Fungus Knats: In the soil, the immature, l/8 inch long maggots eat the roots. The old remedy was to soak the soil weekly, 3 times, with a solution of the chemical malathion. The new safe control is Gnatrol, a new formulation of Bacillus thuringiensis Israeliensis, which is the same ecologically safe material used for mosquito control in our swamps. This particular BT (there are many varieties) was discovered in 1976 by an Israeli scientist, Yoel Margolit, who noticed that mosquito larvae were dying in a particular farm pond. He isolated the insecticide, which is now used worldwide to kill mosquitoes, black flies and flies that cause river blindness in Africa. Yoel Margolit, who was born in Europe, spent his childhood from age 5 to 12 in a Nazi concentration camp, and went to Israel as an orphan.

Scale: This is a tough problem, scale proliferates wherever nitrogen is available. They suck it out of the plant’s juices. The soft insects protect themselves with a hard, waxy coat and under which they just sit and suck and multiply. More fertilizer makes bigger scale families. Outdoors, lady bugs eat them. The old way was to scrape the scales off with one’s fingernail, plus an insecticide to get the soft bodied young crawlers before they make their protective shells. Now one can use a systemic insecticide.
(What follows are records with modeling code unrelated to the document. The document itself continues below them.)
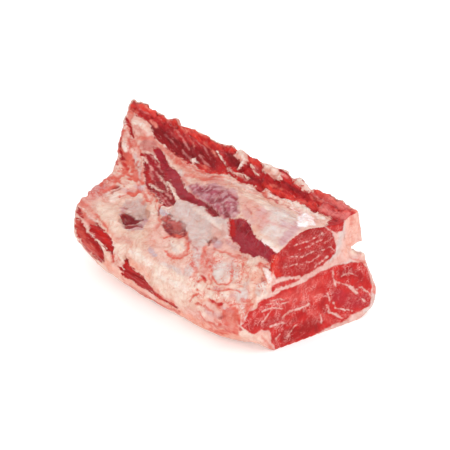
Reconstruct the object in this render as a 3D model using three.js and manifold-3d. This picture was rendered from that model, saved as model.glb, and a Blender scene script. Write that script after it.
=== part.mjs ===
// A beef short loin: the split backbone, the loin muscle under it, the tenderloin on it and the
// thin flank along the far side, lying on its outer fat. Millimetres, +Z up.
// +X points out of the flat sirloin cut, +Y from the backbone to the flank, and the origin is the
// middle of the footprint.
//
// The whole cut is one lofted body. Lengthwise rails, such as the nose of the backbone or the
// crest of the flank, carry its outline from the sirloin cut to the rib end. Seams, which are
// lofted the same way, then divide it into the muscles, the bone and the fat.
import * as THREE from "three";
import { mergeVertices } from "three/addons/utils/BufferGeometryUtils.js";
import Module from "manifold-3d";

const wasm = await Module();
wasm.setup();

// ---- Driving dimensions ----
const LENGTH = 371; // along the crest of the flank, the longest edge
const CHINE_LENGTH = 294; // along the backbone, which the slanted rib end leaves shorter
const WIDTH = 217; // from the nose of the backbone to the back
const STATIONS = 46; // steps along the body
const STEPS_PER_RAIL = 3; // outline points from one rail to the next
const SEAM_STATIONS = 16; // steps along a seam
const SEAM_GAP = 0.3; // between neighbouring pieces
const PAST_END = 0.08; // how far a seam runs past each end, as a share of the length
const OUTSIDE = 34; // how far a seam's outline stands outside the body
const VERTEBRA_PITCH = 63;
const VERTEBRA_SWELL = 1.8;
const CUT_LEAN = 0.115; // how much further the sirloin cut reaches at its foot, for each mm across
const CUT_LEAN_TOP = 120; // height where that has run out
const CUT_CROWN = 2.5; // how far the muscle ends swell out of the rib end
const BONE_PLATE = 7; // thickness of the plate that the transverse processes make

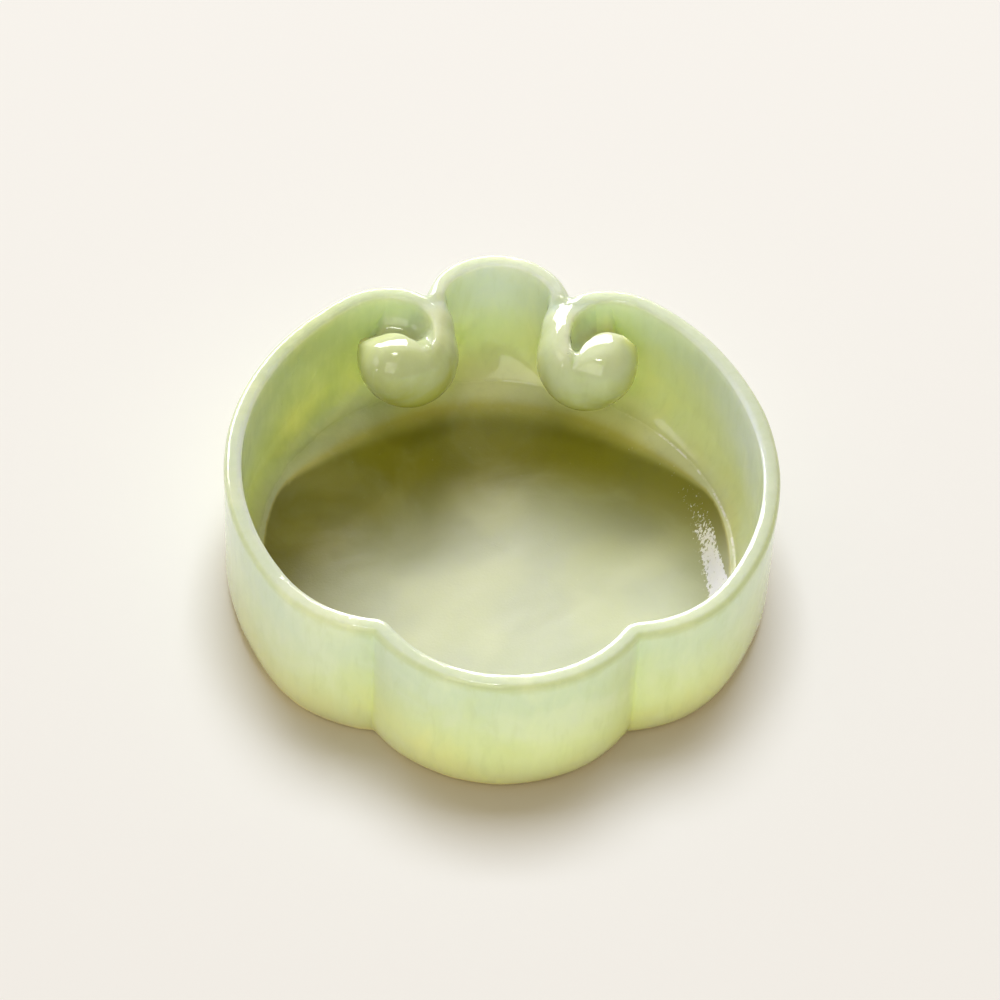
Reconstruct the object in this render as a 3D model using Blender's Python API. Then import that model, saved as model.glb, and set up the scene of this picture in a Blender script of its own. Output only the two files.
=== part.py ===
"""Ruyi-form brush washer carved from one piece of pale green nephrite.

The plan is a cloud scroll: a small back lobe, two large side lobes and a broad
front lobe.  At the two back notches the wall curls into the bowl and ends in a
round scroll, hollowed from above by a spiral groove.
X runs across the washer, Y towards its back and Z up.  The origin is at the
middle of the underside.
"""
import math

import bmesh
import bpy
from mathutils import Matrix, Vector

MM = 0.001
MERGE_DISTANCE = 0.00001
SHARP_ANGLE = 35.0

# Overall sizes in millimetres
HEIGHT = 31.4
BACK_Y = 60.5

# Plan outline of the right half, from the middle of the back to the middle of the
# front, as arcs that meet without a corner: radius, turn in degrees, steps.
# A negative turn is a notch, which bends the other way.
BACK_LOBE = (15.4, 75.0, 13)
BACK_NOTCH = (0.8, -99.0, 7)
SHOULDER = (16.5, 62.0, 9)
FLANK = (60.0, 87.0, 15)
FRONT_CORNER = (27.0, 48.5, 8)
FRONT_NOTCH = (0.8, -49.5, 4)
FRONT_LOBE_STEPS = 12

# Wall, floor and the rounding of their edges
WALL = 3.6
FLOOR = 3.4
FOOT_INSET = 2.6
FOOT_RISE = 6.0
RIM_ROUND_OUTSIDE = 1.3
RIM_ROUND_INSIDE = 0.5
BOWL_RADIUS = 14.0
BOWL_TURN = 50.0
FOOT_STEPS = 5
RIM_STEPS = 4
RIM_INSIDE_STEPS = 2
BOWL_STEPS = 6
WALL_BANDS = 2

# Scrolls at the back notches; places are for the right one.  A scroll is the hull of
# a large ball and of two small ones that carry it on the notch.
BALL_RADIUS = 10.3
BALL_CENTRE = (18.8, 37.9, 22.7)
NECK_RADIUS = 5.0
NECK_CENTRE = (14.6, 43.2)
NECK_HEIGHTS = (27.0, 17.0)
BALL_SEGMENTS = 32
NECK_SEGMENTS = 16
TOP_SOFTNESS = 1.0

# Spiral groove: a horn that winds round the hub of the shoulder arc and widens away
# from the eye until it fills the space up to the wall.  Angles are in degrees.
GROOVE_EYE_ANGLE = 196.0
GROOVE_FULL_ANGLE = 100.0
GROOVE_END_ANGLE = 32.0
GROOVE_INNER_RADIUS = 5.0
GROOVE_EYE_RADIUS = 6.3
GROOVE_HALF_WIDTH = 3.95
GROOVE_EYE_HALF_WIDTH = 0.3
GROOVE_SWELL = 1.5
GROOVE_DEPTH_RATIO = 2.4
GROOVE_STEPS = 16
GROOVE_SIDES = 12


def clear_scene():
    for obj in list(bpy.data.objects):
        bpy.data.objects.remove(obj, do_unlink=True)


def make_collection(name):
    collection = bpy.data.collections.new(name)
    bpy.context.scene.collection.children.link(collection)
    return collection


def add_object(name, bm, collection):
    """Turn a bmesh in millimetres into an object in metres."""
    bmesh.ops.scale(bm, vec=(MM, MM, MM), verts=bm.verts)
    for face in bm.faces:
        face.smooth = True
    mesh = bpy.data.meshes.new(name)
    bm.to_mesh(mesh)
    bm.free()
    obj = bpy.data.objects.new(name, mesh)
    collection.objects.link(obj)
    return obj


def outline_arcs():
    """Centre, radius, sense, start heading, turn and steps of each arc of the half plan."""
    point = Vector((0.0, BACK_Y))
    heading = 0.0
    arcs = []
    for radius, turn, steps in (BACK_LOBE, BACK_NOTCH, SHOULDER, FLANK, FRONT_CORNER, FRONT_NOTCH):
        sense = 1.0 if turn > 0 else -1.0
        centre = point + sense * radius * Vector((math.sin(heading), -math.cos(heading)))
        arcs.append((centre, radius, sense, heading, math.radians(turn), steps))
        heading -= math.radians(turn)
        point = centre + sense * radius * Vector((-math.sin(heading), math.cos(heading)))
    # The front lobe is centred on the middle plane, which settles its radius
    radius = -point.x / math.sin(heading)
    centre = point + radius * Vector((math.sin(heading), -math.cos(heading)))
    arcs.append((centre, radius, 1.0, heading, heading + math.pi, FRONT_LOBE_STEPS))
    return arcs


def plan_ring(arcs, inset):
    """Closed ring of plan points, the given distance inside the outline."""
    half = []
    for centre, radius, sense, heading, turn, steps in arcs:
        reach = sense * radius - inset
        for i in range(steps):
            angle = heading - turn * i / steps
            half.append(centre + reach * Vector((-math.sin(angle), math.cos(angle))))
    centre, radius = arcs[-1][0], arcs[-1][1]
    half.append(centre - (radius - inset) * Vector((0.0, 1.0)))
    half[0].x = 0.0
    half[-1].x = 0.0
    mirrored = [Vector((-p.x, p.y)) for p in reversed(half[1:-1])]
    return half + mirrored


def quarter(steps):
    """Sine and cosine of even steps through a quarter turn, ends left out."""
    return [(math.sin(a), math.cos(a)) for a in (math.pi / 2 * i / steps for i in range(1, steps))]


def wall_profile():
    """Inset and height of each ring: underside, outer wall, rim, inner wall, floor."""
    profile = [(FOOT_INSET, 0.0)]
    for s, c in quarter(FOOT_STEPS):
        profile.append((FOOT_INSET * (1 - s), FOOT_RISE * (1 - c)))
    top = HEIGHT - RIM_ROUND_OUTSIDE
    for i in range(WALL_BANDS + 1):
        profile.append((0.0, FOOT_RISE + (top - FOOT_RISE) * i / WALL_BANDS))
    for s, c in quarter(RIM_STEPS):
        profile.append((RIM_ROUND_OUTSIDE * (1 - c), top + RIM_ROUND_OUTSIDE * s))
    profile.append((RIM_ROUND_OUTSIDE, HEIGHT))
    profile.append((WALL - RIM_ROUND_INSIDE, HEIGHT))
    for s, c in quarter(RIM_INSIDE_STEPS):
        profile.append((WALL - RIM_ROUND_INSIDE * (1 - s), HEIGHT - RIM_ROUND_INSIDE * (1 - c)))
    profile.append((WALL, HEIGHT - RIM_ROUND_INSIDE))
    # The inner wall bends in towards the floor and meets it at a crease
    start = FLOOR + BOWL_RADIUS * math.sin(math.radians(BOWL_TURN))
    for i in range(BOWL_STEPS + 1):
        angle = math.radians(BOWL_TURN) * i / BOWL_STEPS
        profile.append((WALL + BOWL_RADIUS * (1 - math.cos(angle)), start - BOWL_RADIUS * math.sin(angle)))
    return profile


def make_bowl(name, collection):
    """Loft the wall profile round the plan, closed by the underside and the floor."""
    arcs = outline_arcs()
    bm = bmesh.new()
    rings = []
    for inset, z in wall_profile():
        rings.append([bm.verts.new((p.x, p.y, z)) for p in plan_ring(arcs, inset)])
    count = len(rings[0])
    for low, high in zip(rings, rings[1:]):
        for i in range(count):
            j = (i + 1) % count
            bm.faces.new((low[i], high[i], high[j], low[j]))
    bm.faces.new(rings[0])
    bm.faces.new(list(reversed(rings[-1])))
    bmesh.ops.recalc_face_normals(bm, faces=bm.faces)
    return add_object(name, bm, collection)


def press_under_rim(z):
    """Lower a height smoothly so that it stays under the rim."""
    return HEIGHT - TOP_SOFTNESS * math.log1p(math.exp((HEIGHT - z) / TOP_SOFTNESS))


def make_scroll(name, side, collection):
    """Drop-shaped hull of the ball and its neck, with its top pressed under the rim."""
    balls = [(BALL_CENTRE, BALL_RADIUS, BALL_SEGMENTS)]
    balls += [((*NECK_CENTRE, height), NECK_RADIUS, NECK_SEGMENTS) for height in NECK_HEIGHTS]
    bm = bmesh.new()
    for (x, y, z), radius, segments in balls:
        bmesh.ops.create_uvsphere(bm, u_segments=segments, v_segments=segments // 2, radius=radius,
                                  matrix=Matrix.Translation((side * x, y, z)))
    bmesh.ops.delete(bm, geom=bm.edges[:], context="EDGES_FACES")
    hull = bmesh.ops.convex_hull(bm, input=bm.verts)
    unused = [g for g in hull["geom_interior"] if isinstance(g, bmesh.types.BMVert)]
    bmesh.ops.delete(bm, geom=unused, context="VERTS")
    for vert in bm.verts:
        vert.co.z = press_under_rim(vert.co.z)
    bmesh.ops.recalc_face_normals(bm, faces=bm.faces)
    return add_object(name, bm, collection)


def groove_point(t, hub):
    """Place and half width of the groove at the share t of its way from the eye."""
    angle = GROOVE_EYE_ANGLE + (GROOVE_END_ANGLE - GROOVE_EYE_ANGLE) * t
    opened = min(1.0, (GROOVE_EYE_ANGLE - angle) / (GROOVE_EYE_ANGLE - GROOVE_FULL_ANGLE))
    ease = math.sin(math.pi / 2 * opened) ** GROOVE_SWELL
    half_width = GROOVE_EYE_HALF_WIDTH + (GROOVE_HALF_WIDTH - GROOVE_EYE_HALF_WIDTH) * ease
    inner = GROOVE_EYE_RADIUS + (GROOVE_INNER_RADIUS - GROOVE_EYE_RADIUS) * min(1.0, 2 * opened)
    reach = inner + half_width
    return hub + reach * Vector((math.cos(math.radians(angle)), math.sin(math.radians(angle)))), half_width


def make_groove(name, side, collection):
    """Horn-shaped cutter: a swept tube, deeper than wide, that opens away from the eye."""
    hub = outline_arcs()[2][0]
    curve = bpy.data.curves.new(name, "CURVE")
    curve.dimensions = "3D"
    curve.twist_mode = "Z_UP"
    curve.bevel_depth = MM
    curve.bevel_resolution = (GROOVE_SIDES - 4) // 2
    curve.use_fill_caps = True
    spline = curve.splines.new("POLY")
    spline.points.add(GROOVE_STEPS)
    for i, point in enumerate(spline.points):
        place, half_width = groove_point(i / GROOVE_STEPS, hub)
        point.co = (side * place.x * MM, place.y * MM, 0.0, 1.0)
        point.radius = half_width
    tube = bpy.data.objects.new(name + "_tube", curve)
    collection.objects.link(tube)
    bpy.context.view_layer.update()
    mesh = bpy.data.meshes.new_from_object(tube.evaluated_get(bpy.context.evaluated_depsgraph_get()))
    bpy.data.objects.remove(tube, do_unlink=True)
    bm = bmesh.new()
    bm.from_mesh(mesh)
    bpy.data.meshes.remove(mesh)
    bmesh.ops.remove_doubles(bm, verts=bm.verts, dist=MERGE_DISTANCE)
    bmesh.ops.scale(bm, vec=(1 / MM, 1 / MM, GROOVE_DEPTH_RATIO / MM), verts=bm.verts)
    bmesh.ops.translate(bm, vec=(0, 0, HEIGHT), verts=bm.verts)
    bmesh.ops.recalc_face_normals(bm, faces=bm.faces)
    return add_object(name, bm, collection)


def add_boolean(target, tool, operation):
    modifier = target.modifiers.new(operation.lower() + "_" + tool.name, "BOOLEAN")
    modifier.object = tool
    modifier.operation = operation
    modifier.solver = "EXACT"
    tool.hide_render = True
    tool.display_type = "WIRE"


def jade_material():
    material = bpy.data.materials.new("pale_green_jade")
    material.use_nodes = True
    shader = material.node_tree.nodes["Principled BSDF"]
    shader.inputs["Base Color"].default_value = (0.50, 0.56, 0.33, 1.0)
    shader.inputs["Roughness"].default_value = 0.22
    shader.inputs["Metallic"].default_value = 0.0
    return material


def build():
    clear_scene()
    parts = make_collection("ruyi_brush_washer")
    cutters = make_collection("carving_tools")
    washer = make_bowl("brush_washer", parts)
    for side, label in ((1, "right"), (-1, "left")):
        add_boolean(washer, make_scroll("scroll_" + label, side, cutters), "UNION")
        add_boolean(washer, make_groove("groove_" + label, side, cutters), "DIFFERENCE")
    washer.data.materials.append(jade_material())
    washer.data.set_sharp_from_angle(angle=math.radians(SHARP_ANGLE))


build()
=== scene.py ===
"""Finish of a ruyi-form brush washer carved from pale green nephrite.

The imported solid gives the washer's place, size and rough form.  Here its surface is
cut fine, laid on a smooth carved form (lobed wall, rounded rim, scrolls that grow out
of the wall, spiral grooves) and polished as jade, on a plain floor in studio light.
All lengths are in metres.
"""
import math

import bpy
import numpy as np
from bpy.props import FloatProperty, FloatVectorProperty, IntProperty, PointerProperty
from bpy.types import Operator, Panel, PropertyGroup
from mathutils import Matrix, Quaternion, Vector


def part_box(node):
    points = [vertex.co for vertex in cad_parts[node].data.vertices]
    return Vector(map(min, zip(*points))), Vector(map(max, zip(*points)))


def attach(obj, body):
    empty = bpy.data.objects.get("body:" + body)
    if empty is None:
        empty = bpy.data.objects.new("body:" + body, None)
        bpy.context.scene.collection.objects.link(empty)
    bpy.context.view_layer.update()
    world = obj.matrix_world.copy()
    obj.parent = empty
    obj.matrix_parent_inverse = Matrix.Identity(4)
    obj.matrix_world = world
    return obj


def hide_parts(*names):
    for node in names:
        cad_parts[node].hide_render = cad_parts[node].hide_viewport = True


bl_info = {
    "name": "Jade Brush Washer",
    "version": (1, 0, 0),
    "blender": (4, 5, 0),
    "location": "3D View > Sidebar > Jade Washer",
    "description": "Carves and polishes a ruyi-form jade brush washer and sets it in a studio",
    "category": "Object",
}

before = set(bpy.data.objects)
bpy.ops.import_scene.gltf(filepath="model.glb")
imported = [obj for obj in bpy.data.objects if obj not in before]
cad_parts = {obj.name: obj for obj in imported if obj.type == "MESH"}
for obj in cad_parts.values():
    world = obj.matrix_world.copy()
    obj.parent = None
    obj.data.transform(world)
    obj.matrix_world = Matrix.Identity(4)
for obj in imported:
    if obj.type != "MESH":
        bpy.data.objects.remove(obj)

MM = 0.001
NODE = "brush_washer"
WASHER = "jade_washer"
SLOT = "pale_green_jade"
LOW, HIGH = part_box(NODE)
HEIGHT = HIGH.z
BACK = HIGH.y

# Plan outline of one half, from the middle of the back to the front lobe, as arcs that
# meet without a corner: radius and turn in degrees.  A negative turn is a notch.
OUTLINE_ARCS = (
    (15.4 * MM, 75.0),
    (0.8 * MM, -99.0),
    (16.5 * MM, 62.0),
    (60.0 * MM, 87.0),
    (27.0 * MM, 48.5),
    (0.8 * MM, -49.5),
)
SHOULDER_ARC = 2

# Places in plan, reaches and heights of the bulges that hand carving left in the wall
BULGES = (
    ((36 * MM, 38 * MM), 17 * MM, 0.45 * MM),
    ((-36 * MM, 38 * MM), 15 * MM, -0.20 * MM),
)
SLIM_FOOT = ((-38 * MM, -38 * MM), 24 * MM, 1.0 * MM)
# Shares of the wall between which the rim's outer edge passes into the inner
RIM_HALVES = (0.4, 0.7)
# Where the rim's outer edge is rounded more, beside each back notch
NOTCH_EDGE = ((13.5 * MM, 47.0 * MM), 4.0 * MM)
# Middle and reach of a darker patch at the back left of the bowl, painted shade, and of lighter blue-grey
# patches high in the inner wall, a painted sheen
SHADE = ((-40 * MM, 33 * MM), 26 * MM)
BLUE_SHEENS = (
    ((-2 * MM, 57 * MM), 13 * MM),
    ((-54 * MM, 4 * MM), 30 * MM),
    ((56 * MM, 10 * MM), 22 * MM),
)
# Where the outside of the wall is darker, painted shade towards its sides, as distances from the middle plane
FLANKS = (44 * MM, 57 * MM)
# Middle and half axes of the milky part of the floor, a painted sheen; outside it the floor passes into a
# dark yellow-green, painted shade
SHEEN_ZONE = ((7 * MM, -21 * MM), (57 * MM, 50 * MM))
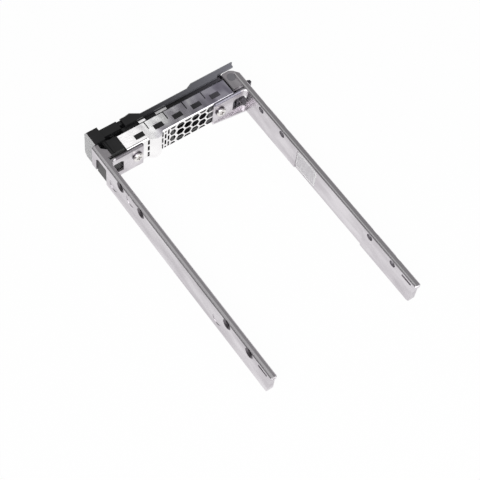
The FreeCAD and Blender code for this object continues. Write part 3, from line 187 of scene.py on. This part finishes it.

Systemic Insecticides: These are substances which are watered into the soil, taken up by the roots and gradually spread throughout the leaves. As sucking and chewing insects try to feed, they are killed. It saves any spraying of pesticides in the air. There are several chemicals, some of which are restricted, so be sure to read the labels carefully. Needless to say, these can never be used on edible plants or where children or cats may play in the soil and could be poisoned. The chemical, acephate (Orthene) is most readily available systemic, but indoors, should be used only as a soil drench, never a spray. A new, safer bio-pesticide called Imidacloprid is an insect hormone that keeps the bugs from molting so it acts slowly. However, it attacks many pests (leaf miners, weevils, scale, aphids, mealy bugs and white flies). Sold under the name of Marathon, it’s exactly the same stuff that’s in Merit which is used for grub control on lawns. These newer bio-pesticides, lately dubbed "naturalytes" by the companies that are developing them are safer than the chemicals we are familiar with. However, we don’t know their long term biological effects so it’s wise to treat them with the same precautions we use for any chemicals. After all, DDT was for years considered the panacea for all the insect problems. Let’s hope these new biological insecticides work better in the long run than did DDT.

How to Buy Clean Houseplants
No one can resist buying seasonal flowers to make the indoor garden a thing of beauty. But before buying, it’s worth a minute to carefully check for insects or diseases. Look at the stems for discolorations or rot. Examine the leaves, top and bottom, for rot, spots or dead insects or eggs. If the leaves are curled or puckered, suspect tiny insects. Ditto if there are tiny discolored spots on the leaves. If anything flies when you move a plant, give it a wide berth. When in doubt, pass up the plant, or ask the store to spray it before you take it home.

Even healthy plants may carry eggs of one insect or another (particularly the ubiquitous white fly) so keep an eye on your new plants. As soon as you see any problem, isolate the plant, and treat it. It takes just one bad plant to spread problems to the whole indoor garden. Plants bought at local nurseries are more likely to be carefully observed by a professional horticulturist and treated as problems arise. Plants on sale at large national chain stores or giant supermarkets may have been shipped in bulk from giant commercial growers all over the world, so may not be as carefully watched and treated while on sale.